**** Material

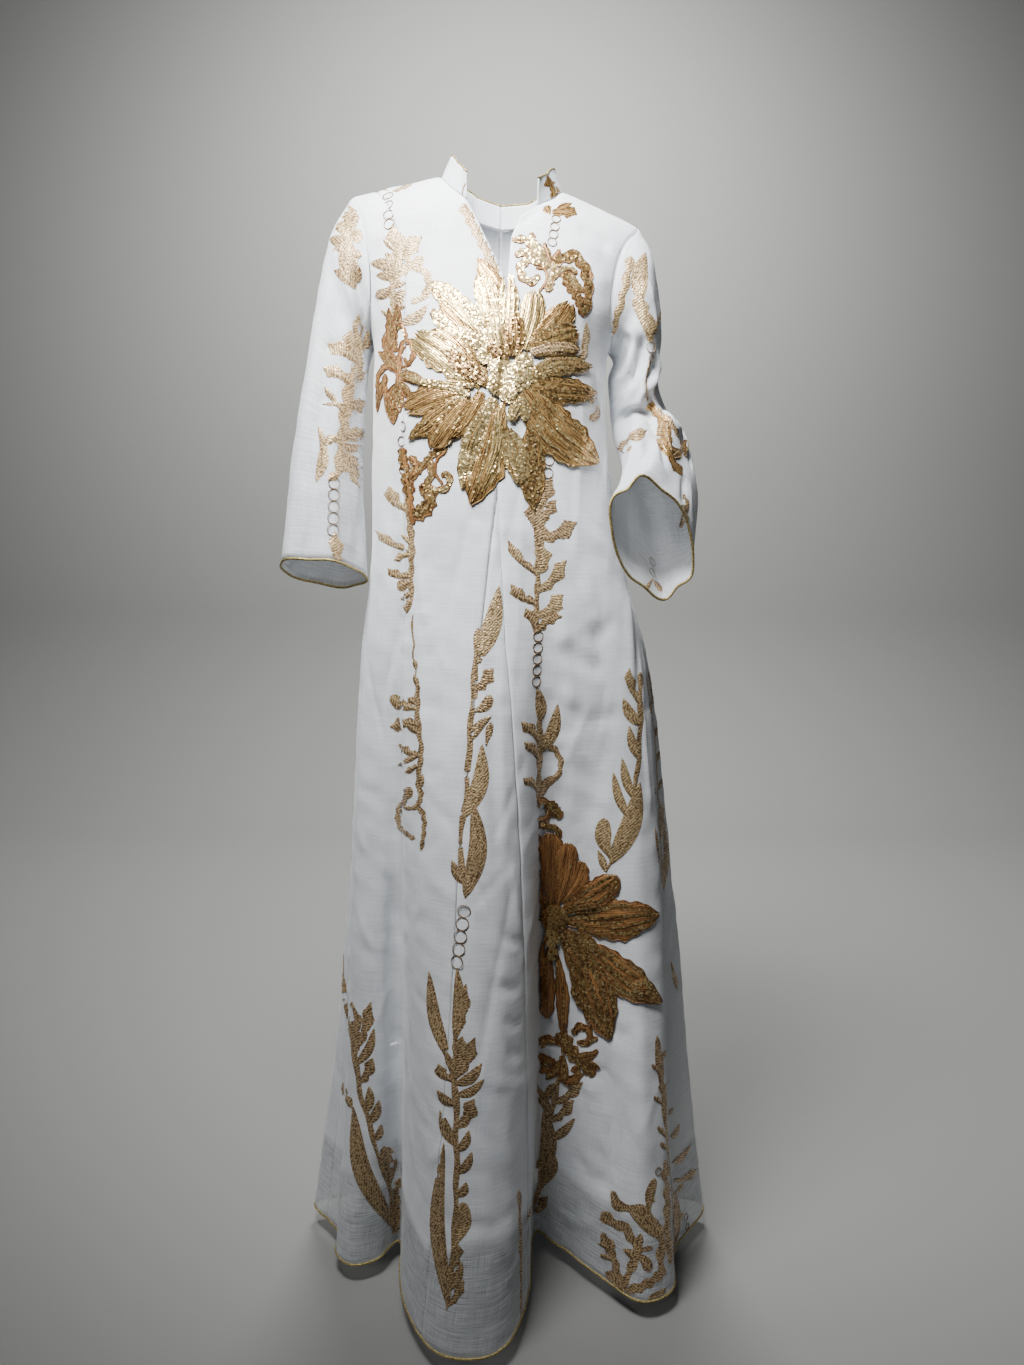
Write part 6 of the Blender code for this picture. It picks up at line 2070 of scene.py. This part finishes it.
class NodeTree(Nodes):
    """A Geometry Nodes tree that is built step by step."""

    def __init__(self, name: str, sizes: dict[str, float]) -> None:
        """Starts a tree with a geometry input and some named sizes."""
        super().__init__(bpy.data.node_groups.new(name, "GeometryNodeTree"))
        face = self.tree.interface
        face.new_socket("Geometry", in_out="INPUT", socket_type="NodeSocketGeometry")
        for label, value in sizes.items():
            socket = face.new_socket(label, in_out="INPUT", socket_type="NodeSocketFloat")
            socket.default_value = value
        face.new_socket("Geometry", in_out="OUTPUT", socket_type="NodeSocketGeometry")
        self.start = self.tree.nodes.new("NodeGroupInput").outputs

    def attribute(self, name: str, kind: str) -> Socket:
        """The socket of a named attribute."""
        return self.add("GeometryNodeInputNamedAttribute", {"Name": name}, "Attribute", data_type=kind)

    def on_points(self, instance: Socket, turn: Socket) -> Socket:
        """A small piece on each point, turned, and scaled by the attribute "size"."""
        inputs = {"Points": self.start["Geometry"], "Instance": instance, "Rotation": turn}
        return self.add("GeometryNodeInstanceOnPoints", {**inputs, "Scale": self.attribute("size", "FLOAT")})

    def facing(self) -> Socket:
        """The rotation that turns a flat piece to face out of the cloth."""
        outward = {"Vector": self.attribute("facing", "FLOAT_VECTOR")}
        return self.add("FunctionNodeAlignRotationToVector", outward, axis="Z")

    def tube(self, curve: Socket) -> Socket:
        """A round thread along curves."""
        size = {"Resolution": 5, "Radius": self.start["Thread Radius"]}
        thread = self.add("GeometryNodeCurvePrimitiveCircle", size)
        return self.add("GeometryNodeCurveToMesh", {"Curve": curve, "Profile Curve": thread})

    def close(self, source: Socket, finish: bpy.types.Material) -> bpy.types.NodeTree:
        """Ends the tree in Realize Instances and Set Material."""
        real = self.add("GeometryNodeRealizeInstances", {"Geometry": source})
        dressed = self.add("GeometryNodeSetMaterial", {"Geometry": real, "Material": finish})
        self.tree.links.new(dressed, self.tree.nodes.new("NodeGroupOutput").inputs["Geometry"])
        return self.tree


def grown(
    name: str, mesh: bpy.types.Mesh, tree: bpy.types.NodeTree, sizes: dict[str, float]
) -> bpy.types.Object:
    """A plain mesh object grown by a Geometry Nodes tree from a mesh.

    Args:
        name: the object's name.
        mesh: what the tree starts from.
        tree: the tree.
        sizes: values for the tree's named inputs.

    Returns:
        The new piece, riding on the body.
    """
    seed = bpy.data.objects.new(name + "_seed", mesh)
    bpy.context.scene.collection.objects.link(seed)
    modifier = seed.modifiers.new("grow", "NODES")
    modifier.node_group = tree
    for item in tree.interface.items_tree:
        if item.item_type == "SOCKET" and item.in_out == "INPUT" and item.name in sizes:
            modifier[item.identifier] = float(sizes[item.name])
    bpy.context.view_layer.update()
    evaluated = seed.evaluated_get(bpy.context.evaluated_depsgraph_get())
    result = bpy.data.meshes.new_from_object(evaluated)
    result.name = name
    seed.modifiers.clear()
    bpy.data.objects.remove(seed)
    obj = bpy.data.objects.new(name, result)
    bpy.context.scene.collection.objects.link(obj)
    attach(obj, "root")
    log.info("%s: %d faces", name, len(result.polygons))
    return obj


def point_mesh(name: str, points: Array, **marks: Array) -> bpy.types.Mesh:
    """A mesh of loose points with a vector or a value for each."""
    mesh = bpy.data.meshes.new(name)
    mesh.from_pydata(points.tolist(), [], [])
    for label, values in marks.items():
        is_vector = values.ndim == 2
        layer = mesh.attributes.new(label, "FLOAT_VECTOR" if is_vector else "FLOAT", "POINT")
        layer.data.foreach_set("vector" if is_vector else "value", values.astype(np.float32).ravel())
    return mesh


@dataclass
class Sequins:
    """Sequins and rings that are sewn on one by one."""

    finishes: Finishes
    radius: float = 0.0014
    tilt: float = 0.28
    ring_thread: float = 0.00055
    ring_lift: float = 0.0006  # of a ring's middle off the cloth

    def sequin_tree(self) -> bpy.types.NodeTree:
        """A tree that puts a tilted disc on each point."""
        tree = NodeTree("sequins", {"Disc Radius": self.radius, "Tilt": self.tilt})
        size = {"Vertices": 7, "Radius": tree.start["Disc Radius"]}
        disc = tree.add("GeometryNodeMeshCircle", size, fill_type="NGON")
        span = {0: (-1.0, -1.0, -1.0), 1: (1.0, 1.0, 1.0), "Seed": 11}
        chance = tree.add("FunctionNodeRandomValue", span, data_type="FLOAT_VECTOR")
        lean = tree.add("ShaderNodeVectorMath", {0: chance, "Scale": tree.start["Tilt"]}, operation="SCALE")
        by = tree.add("FunctionNodeEulerToRotation", {"Euler": lean})
        turn = {"Rotation": tree.facing(), "Rotate By": by}
        both = tree.add("FunctionNodeRotateRotation", turn, rotation_space="LOCAL")
        return tree.close(tree.on_points(disc, both), self.finishes.film)

    def ring_tree(self) -> bpy.types.NodeTree:
        """A tree that puts a ring of thread on each point."""
        tree = NodeTree("rings", {"Thread Radius": self.ring_thread})
        loop = tree.add("GeometryNodeCurvePrimitiveCircle", {"Resolution": 22, "Radius": 1.0})
        real = tree.add("GeometryNodeRealizeInstances", {"Geometry": tree.on_points(loop, tree.facing())})
        return tree.close(tree.tube(real), self.finishes.threads[TAN])

    def edge_tree(self, finish: bpy.types.Material) -> bpy.types.NodeTree:
        """A tree that runs a cord along the edges of a wire mesh."""
        tree = NodeTree("couched_cord", {"Thread Radius": self.ring_thread})
        curve = tree.add("GeometryNodeMeshToCurve", {"Mesh": tree.start["Geometry"]})
        return tree.close(tree.tube(curve), finish)

    def sew(self, name: str, work: Needlework) -> bpy.types.Object:
        """Makes the sequins of a piece of needlework."""
        points, normals, tones, sizes = (np.concatenate(part) for part in zip(*work.sequins))
        mesh = point_mesh(name, points, facing=normals, tone=tones, size=sizes)
        obj = grown(name, mesh, self.sequin_tree(), {"Disc Radius": self.radius, "Tilt": self.tilt})
        return obj

    def cord(self, name: str, work: Needlework, thread: Thread, radius: float) -> bpy.types.Object:
        """Makes the couched cords of a piece of needlework."""
        points = np.concatenate(work.edges)
        mesh = bpy.data.meshes.new(name)
        edges, start = [], 0
        for line in work.edges:
            edges += [(start + i, start + i + 1) for i in range(len(line) - 1)]
            start += len(line)
        mesh.from_pydata(points.tolist(), edges, [])
        tree = self.edge_tree(self.finishes.threads[thread])
        obj = grown(name, mesh, tree, {"Thread Radius": radius})
        return obj

    def rings(self, name: str, table: Table, sight: Sight, surface: str) -> bpy.types.Object:
        """Makes the chains of rings of a table."""
        spots, sizes = [], []
        for x0, y0, x1, y1, count, radius in table:
            for share in np.linspace(0, 1, int(count)):
                spots.append((x0 + (x1 - x0) * share, y0 + (y1 - y0) * share))
                sizes.append(radius * METRES_PER_PIXEL)
        points, normals, found = sight.cast(np.array(spots), surface)
        points = points + normals * self.ring_lift
        mesh = point_mesh(name, points[found], facing=normals[found], size=np.array(sizes)[found])
        obj = grown(name, mesh, self.ring_tree(), {"Thread Radius": self.ring_thread})
        return obj


@dataclass
class Appliques:
    """The flowers, scrolls, sprigs and rings of the dress."""

    finishes: Finishes
    sight: Sight
    pieces: dict[str, list[bpy.types.Object]]
    petal_cord: float = 0.0006
    scroll_cord: float = 0.0008
    scroll_rise: float = 0.0011  # of a scroll's middle over its edges

    def flower(self, node: str, petals: tuple, main: Thread, surface: str, sequins: Sequins) -> None:
        """Makes a flower of petals and clusters of sequins.

        Args:
            node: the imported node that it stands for.
            petals: its table.
            main: the thread of most of its petals.
            surface: the group of surfaces that it lies on.
            sequins: the maker of its sequins and cords.
        """
        work = Needlework(node, self.sight, self.finishes)
        for row in petals:
            work.petal(row, surface)
        cords = GOLD if main is BRONZE else main
        for place in HEARTS[node]:
            work.scatter(place, surface, cords)
        made = work.threads("gold_sequins", {main: (node,)})
        made.append(sequins.sew(node + "_sequins", work))
        made.append(sequins.cord(node + "_edges", work, cords, self.petal_cord))
        self.pieces["body"] += made

    def scrolls(self, sequins: Sequins) -> None:
        """Makes the corded scrolls that are filled with sequins, and the band of the neck slit."""
        work = Needlework("scroll", self.sight, self.finishes)
        for half, cover, tone, *pixels in SCROLLS:
            x, y = pixels[0]
            strip = work.stem(half, BROWN, pixels, front_at(y), self.scroll_rise)
            work.edge_of(strip, 0.0005)
            if cover:
                lift = strip.domed(0.0006, self.scroll_rise)
                work.rows_of_sequins(strip, lift, half * 0.8, cover, tone, seed=x % 7)
        for (cut, thread), row in rows_of(SCROLL_LEAVES):
            strip = work.leaf(row, cut, thread, front_at(row[1]))
            work.edge_of(strip, 0.0006)
            lift = strip.domed(0.0008, 0.0006)
            work.rows_of_sequins(strip, lift, row[4] * 0.7, cover=0.8, tone=0.46, seed=1.0)
        nodes = ("scroll_upper_outer", "scroll_upper_inner", "scroll_side", "scroll_lower", "leaf_lower")
        made = work.threads("gold_sequins", {BROWN: nodes})
        made.append(sequins.sew("scroll_sequins", work))
        made.append(sequins.cord("scroll_edges", work, BROWN, self.scroll_cord))
        self.pieces["body"] += made
        band = Needlework("slit_band", self.sight, self.finishes)
        half, thread, *pixels = BAND
        band.stem(half, thread, pixels, "body")
        self.pieces["body"] += band.threads("gold_sequins", {thread: ("slit_band",)})

    def sprigs(self, sequins: Sequins) -> None:
        """Makes the embroidered sprigs and the chains of rings of the body and the sleeves."""
        tables = (
            ("body", "body", BODY_LEAVES, BODY_STEMS, BODY_RINGS),
            ("right", "sleeve_right", RIGHT_SLEEVE_LEAVES, RIGHT_SLEEVE_STEMS, RIGHT_SLEEVE_RINGS),
            ("left", "sleeve_left", LEFT_SLEEVE_LEAVES, LEFT_SLEEVE_STEMS, LEFT_SLEEVE_RINGS),
        )
        for word, surface, leaves, stems, rings in tables:
            work = Needlework(f"sprig_{word}", self.sight, self.finishes)
            if word == "body":
                work.leaves(COLLAR_LEAVES, "collar_left")
                for half, thread, *pixels in COLLAR_STEMS:
                    work.stem(half, thread, pixels, "collar_right")
            for half, thread, *pixels in stems:
                work.stem(half, thread, pixels, surface)
            work.leaves(leaves, surface)
            self.pieces[word] += work.threads("gold_sequins", {})
            self.pieces[word].append(sequins.rings(f"rings_{word}", rings, self.sight, surface))

    def build(self) -> None:
        """Makes all of them."""
        sequins = Sequins(self.finishes)
        self.flower("chest_flower", CHEST_PETALS, BRONZE, "body", sequins)
        self.flower("skirt_flower", SKIRT_PETALS, BROWN, "left_front", sequins)
        self.scrolls(sequins)
        self.sprigs(sequins)


def main() -> None:
    """Builds the dress and its studio."""
    logging.basicConfig(level=logging.INFO, format="%(name)s: %(message)s")
    sight, finishes = Sight(), Finishes()
    Studio(sight).build()
    panels = Bodice(finishes, sight).build()
    edging = Edging(finishes)
    pieces: dict[str, list[bpy.types.Object]] = {"body": [], "right": [], "left": []}
    pieces["body"].append(edging.along("hem_piping", edging.hem_path(panels), PIPING_RADIUS))
    shells: dict[str, Sheeted] = {}
    for side in Side:
        word = side.name.lower()
        maker = Sleeve(side, finishes, sight)
        shells[word] = maker.build()
        path = maker.cuff_path(shells[word])
        pieces[word].append(edging.along(f"cuff_piping_{word}", path, PIPING_RADIUS))
        collar, edge = Collar(side, finishes, sight).build()
        rolled = edging.along(f"collar_piping_{word}", edge, COLLAR_EDGE_RADIUS, closed=False)
    Appliques(finishes, sight, pieces).build()
    lining = Lining(finishes).build()


if __name__ == "__main__":
    main()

********

■ What the task asks:
Print exactly, and only, the lines beginning at the top of the listing and ending at the line with "Nodes tree that".

■ Task response:
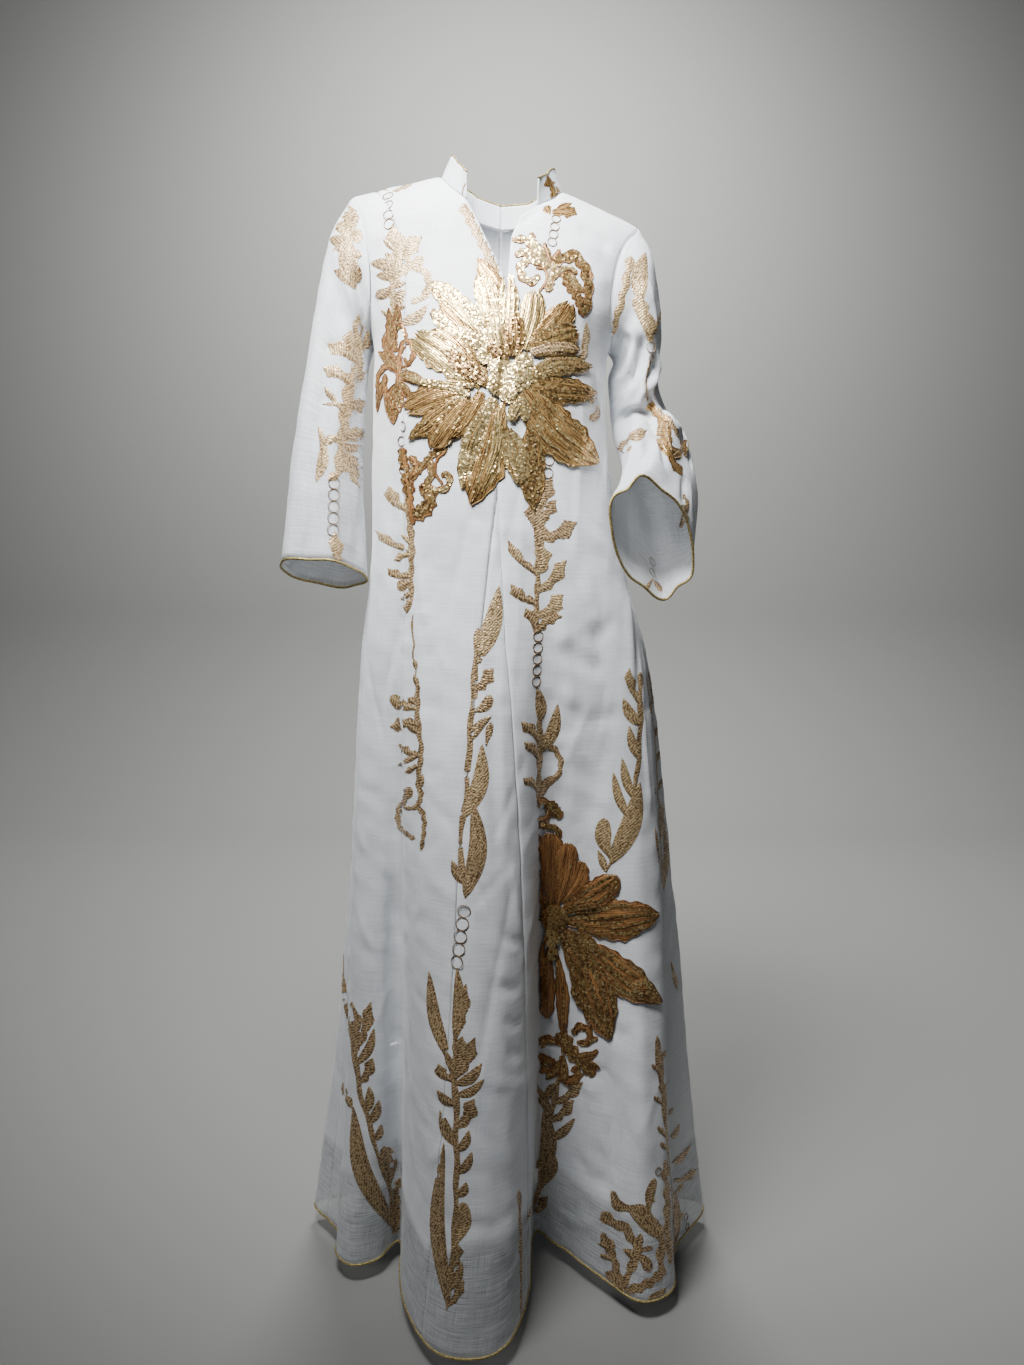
Write part 6 of the Blender code for this picture. It picks up at line 2070 of scene.py. This part finishes it.
class NodeTree(Nodes):
    """A Geometry Nodes tree that is built step by step."""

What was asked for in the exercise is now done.